Back in late 1983, we, the Directors of our business, decided to run a company-wide competition which everyone could enter. We devised the rules so that everyone had targets, regardless of the level of responsibility and experience. No-one was disadvantaged and absolutely anyone could win. The prize would be ‘something you wouldn’t normally consider doing/booking’ – and that prize was a return day-trip from Heathrow to the Pyramids in Egypt on Concorde – Wow, with a capital W.

I managed to win the competition by a very short head, and the tickets for the trip were duly booked. But, alas, one week before departure, we were informed that the company running the trip had gone bust – so no trip on Concorde 😦 I was asked what I wanted to do, and suggested putting the value of the prize to a holiday trip to Florida for Sue, I and our then 3 children under the age of 7. And so it came to pass….

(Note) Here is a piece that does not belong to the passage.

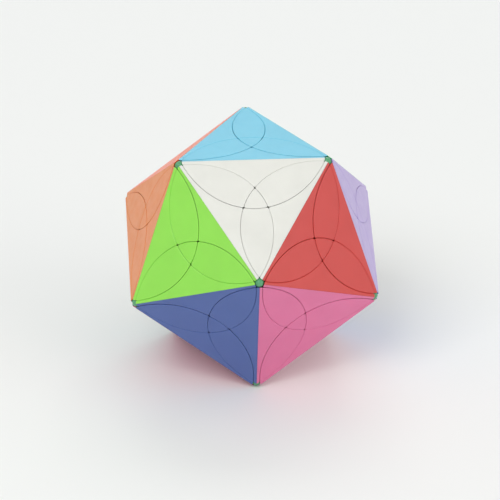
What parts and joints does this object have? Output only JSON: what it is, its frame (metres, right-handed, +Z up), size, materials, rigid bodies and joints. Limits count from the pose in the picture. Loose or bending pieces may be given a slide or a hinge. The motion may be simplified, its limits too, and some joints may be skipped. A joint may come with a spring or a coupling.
{
  "type": "icosahedron twisty puzzle",
  "caption": "Stickerless icosahedral twisty puzzle: petal, centre and edge pieces turn about edge axes on a ball-tipped core.",
  "frame": {"origin": "centre of the bottom face, on the surface the puzzle rests on", "axes": "+Z up through the centre of the top face; +X along the front edge of the top face; -Y towards the front vertex"},
  "size_m": [0.0728, 0.0828, 0.068],
  "materials": {
    "core_green": "satin moulded plastic",
    "sky_blue": "satin moulded plastic, coloured in the mass",
    "screw_steel": "bright steel",
    "white": "satin moulded plastic, coloured in the mass",
    "red": "satin moulded plastic, coloured in the mass",
    "lavender": "satin moulded plastic, coloured in the mass",
    "pink": "satin moulded plastic, coloured in the mass",
    "pale_pink": "satin moulded plastic, coloured in the mass",
    "dark_blue": "satin moulded plastic, coloured in the mass",
    "magenta": "satin moulded plastic, coloured in the mass",
    "lime_green": "satin moulded plastic, coloured in the mass",
    "orange": "satin moulded plastic, coloured in the mass",
    "coral": "satin moulded plastic, coloured in the mass",
    "grey": "satin moulded plastic, coloured in the mass",
    "olive": "satin moulded plastic, coloured in the mass",
    "brown": "satin moulded plastic, coloured in the mass",
    "green": "satin moulded plastic, coloured in the mass",
    "yellow": "satin moulded plastic, coloured in the mass",
    "violet": "satin moulded plastic, coloured in the mass",
    "petrol": "satin moulded plastic, coloured in the mass",
    "mid_blue": "satin moulded plastic, coloured in the mass",
    "purple": "satin moulded plastic, coloured in the mass"
  },
  "bodies": {
    "core": {"core": "core_green", "screw_AB": "screw_steel", "screw_BI": "screw_steel", "screw_IH": "screw_steel", "screw_HG": "screw_steel", "screw_GA": "screw_steel", "edge_CA": "lime_green", "edge_CB": "red", "edge_CI": "pink", "edge_CH": "dark_blue", "edge_CG": "dark_blue", "petal_ABC_C": "white", "petal_ACG_C": "lime_green", "petal_BCI_C": "red", "petal_CIH_C": "pink", "petal_CHG_C": "dark_blue", "belt": "green", "rear_star": "brown"},
    "turn_AB": {"edge_AB": "sky_blue", "centre_ABD": "sky_blue", "petal_ABD_A": "sky_blue", "petal_ABD_B": "sky_blue", "centre_ABC": "white", "petal_ABC_A": "white", "petal_ABC_B": "white"},
    "turn_BI": {"edge_BI": "red", "centre_BCI": "red", "petal_BCI_B": "red", "petal_BCI_I": "red", "centre_BIF": "lavender", "petal_BIF_B": "lavender", "petal_BIF_I": "lavender"},
    "turn_IH": {"edge_IH": "pink", "centre_CIH": "pink", "petal_CIH_I": "pink", "petal_CIH_H": "pink", "centre_IHL": "pale_pink", "petal_IHL_I": "pale_pink", "petal_IHL_H": "pale_pink"},
    "turn_HG": {"edge_HG": "dark_blue", "centre_CHG": "dark_blue", "petal_CHG_H": "dark_blue", "petal_CHG_G": "dark_blue", "centre_GHK": "magenta", "petal_GHK_H": "magenta", "petal_GHK_G": "magenta"},
    "turn_GA": {"edge_GA": "lime_green", "centre_ACG": "lime_green", "petal_ACG_G": "lime_green", "petal_ACG_A": "lime_green", "centre_AGE": "orange", "petal_AGE_G": "orange", "petal_AGE_A": "orange"},
    "turn_DE": {"layer_DE": "coral"},
    "turn_EK": {"layer_EK": "grey"},
    "turn_KL": {"layer_KL": "olive"},
    "turn_LF": {"layer_LF": "brown"},
    "turn_FD": {"layer_FD": "green"}
  },
  "joints": [
    {"name": "turn_AB", "type": "hinge", "parent": "core", "child": "turn_AB", "pos_m": [0, 0, 0.03401], "axis": [0, -0.3568, 0.9342], "continuous": true},
    {"name": "turn_BI", "type": "hinge", "parent": "core", "child": "turn_BI", "pos_m": [0, 0, 0.03401], "axis": [0.809, -0.4671, 0.3568], "continuous": true},
    {"name": "turn_IH", "type": "hinge", "parent": "core", "child": "turn_IH", "pos_m": [0, 0, 0.03401], "axis": [0.5, -0.6455, -0.5774], "continuous": true},
    {"name": "turn_HG", "type": "hinge", "parent": "core", "child": "turn_HG", "pos_m": [0, 0, 0.03401], "axis": [-0.5, -0.6455, -0.5774], "continuous": true},
    {"name": "turn_GA", "type": "hinge", "parent": "core", "child": "turn_GA", "pos_m": [0, 0, 0.03401], "axis": [-0.809, -0.4671, 0.3568], "continuous": true},
    {"name": "turn_DE", "type": "hinge", "parent": "core", "child": "turn_DE", "pos_m": [0, 0, 0.03401], "axis": [-0.5, 0.6455, 0.5774], "continuous": true},
    {"name": "turn_EK", "type": "hinge", "parent": "core", "child": "turn_EK", "pos_m": [0, 0, 0.03401], "axis": [-0.809, 0.4671, -0.3568], "continuous": true},
    {"name": "turn_KL", "type": "hinge", "parent": "core", "child": "turn_KL", "pos_m": [0, 0, 0.03401], "axis": [0, 0.3568, -0.9342], "continuous": true},
    {"name": "turn_LF", "type": "hinge", "parent": "core", "child": "turn_LF", "pos_m": [0, 0, 0.03401], "axis": [0.809, 0.4671, -0.3568], "continuous": true},
    {"name": "turn_FD", "type": "hinge", "parent": "core", "child": "turn_FD", "pos_m": [0, 0, 0.03401], "axis": [0.5, 0.6455, 0.5774], "continuous": true}
  ]
}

The stories I could tell about this two week break at Easter 1984 are legion, even though, as far as the US Immigration Department was concerned, we were never there. I’d omitted to fill in a form upon landing – probably something to do with lugging suitcases with no wheels, and manhandling 3 children, and with airport staff taking pity on us and ushering us through quickly. Anyway, upon leaving Miami to come home, I was asked for this form which I had omitted to fill in, and said that I’d never had one and couldn’t produce it. The man said (quite loudly) “As far as we are concerned, you have never been to the United States of America”, and ushered us off in the direction of our flight.

We visited Disney, EPCOT*, the Gulf Coast, a MacDonald’s restaurant for the first time, and generally had a memorable stay. During our second week there, we moved from Orlando to a condominium in Indian Shores overlooking the Gulf of Mexico, watching the prehistoric-looking pelicans flying past the windows. We took advantage of the proximity of Tampa, to visit the world-famous Busch Gardens. It was an easy hour’s drive in our rental Chevy Station Wagon, taking the long road bridge across Tampa Bay, listening to the local rock FM station playing good music – living the dream.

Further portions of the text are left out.